Our Gemara on Amud Aleph discusses whether finding a hand or foot figure constitutes an idol or merely a fragment:
If one found an object shaped like a hand or foot, it is forbidden, as similar objects are worshipped. Rabbi Yoḥanan asks: Why are they forbidden? Aren’t they fragments, which Reish Lakish permits?
The Gemara answers: Shmuel interprets the mishna as referring to objects standing on pedestals, showing they were designed as idols initially.
Tehilim (115:4–7) describes the inertness of pagan deities:
Their idols are silver and gold, the work of men’s hands. They have mouths, but cannot speak; they have eyes, but cannot see; they have ears, but cannot hear; they have noses, but cannot smell; their hands do not feel, their feet do not walk; they can make no sound in their throats.
Commentaries note a linguistic shift: mouths, eyes, ears, and noses are prefaced with “they have,” but hands, feet, and throats lack this prefix.
Chanukas Hatorah uses our Gemara to explain this anomaly. Since hands and feet can be standalone idols, the verse treats them as independent entities, not attached to a larger form. But This clever answer doesn’t explain why the throat lacks the prefix. Perhaps, once the pattern breaks, the verse omits it, but why place the throat last instead of grouping it with other non-standalone parts?
The Maharal (Gevuros Hashem 64) offers another explanation, based on hierarchy. The verse doesn’t merely mock idolaters for believing in inanimate objects, as this underestimates them, akin to Rav Ashi’s error with Menashe (Sanhedrin 102b). Menashe rebuked Rav Ashi in a dream: “Had you been there, you would have lifted your cloak and run after me!”

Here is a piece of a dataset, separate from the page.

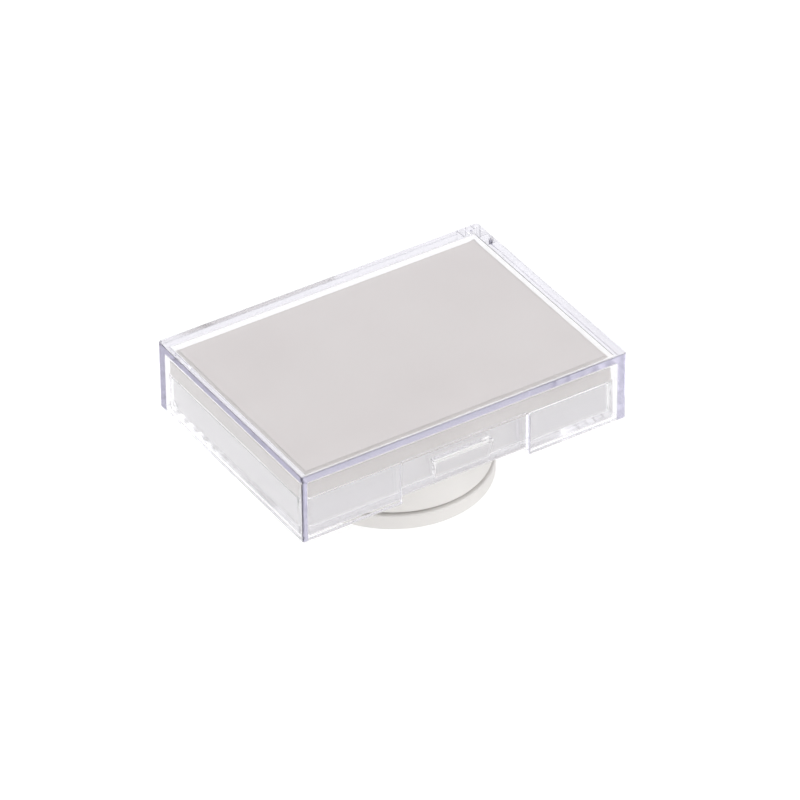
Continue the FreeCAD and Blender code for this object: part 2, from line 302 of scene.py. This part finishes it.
grip_low, grip_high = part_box("grip_pad")
grip_rim = grip_high.x
grip_ring_pitch = 1.6 * MM
grip_ring_depth = 0.12 * MM
grip_outline = [Vector((0, grip_high.z)), Vector((grip_rim - 0.1 * MM, grip_high.z)),
                Vector((grip_rim, grip_high.z - 0.1 * MM)), Vector((grip_rim, 0.15 * MM)),
                Vector((grip_rim - 0.15 * MM, 0))]
ring_edge = grip_rim - 1.0 * MM
while ring_edge > 2 * grip_ring_pitch:
    grip_outline += [Vector((ring_edge, 0)),
                     Vector((ring_edge - 0.1 * MM, grip_ring_depth)),
                     Vector((ring_edge - grip_ring_pitch / 2 + 0.1 * MM, grip_ring_depth)),
                     Vector((ring_edge - grip_ring_pitch / 2, 0))]
    ring_edge -= grip_ring_pitch
grip_outline.append(Vector((0, 0)))
grip_pad = link_object("grip_pad_rings", turned("grip_pad_rings", grip_outline), grip_rubber)
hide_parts("grip_pad")
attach(grip_pad, "base")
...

Maharal explains that idolaters believed idols channeled spiritual forces symbolized by their form (e.g., sun, rain, thunder). Tehilim disproves this: objects lacking the power they represent cannot channel it. Mouths or eyes that cannot see or speak lack such ability. Conversely, humans, through spiritual acts (mitzvos), channel energies via body parts. Waving willows on Succos, a mitzvah, helps bring rain.
Maharal says the verse follows a hierarchy: mouth (speech, intelligence), eyes (distant perception), ears (lesser perception), nose (subtle sense), hands (touch), feet (ambulation), and throat (grunting). From highest to lowest ability, idols possess no power, incapable of channeling anything.
The prefix “they have” for mouth, eyes, ears, and nose denotes functions beyond the body (intellect, soul), while hands, feet, and throat perform localized physical functions, thus lacking the prefix, as they are the body itself.
This sophisticated explanation of idolatrous philosophy echoes Daf 41’s theme: don’t underestimate ancients as primitive. The Gra (Biur Seder Olam 30) notes that prophecy waned as paganism’s compulsion lessened, as both stemmed from a spiritual consciousness modern man lacks. Our post-Newtonian world of cause-and-effect science yields technological marvels but deprives us of intuition for unprovable truths. We miss God’s quiet whispers, like the Bas Kol, a “daughter of a voice,” subtle and delicate (Tosafos Yom Tov, Yevamos 16:6:3 Notably, not as many people imagine, a booming thunderous voice from Heaven). God is found in subtleties, unheard by closed hearts or minds.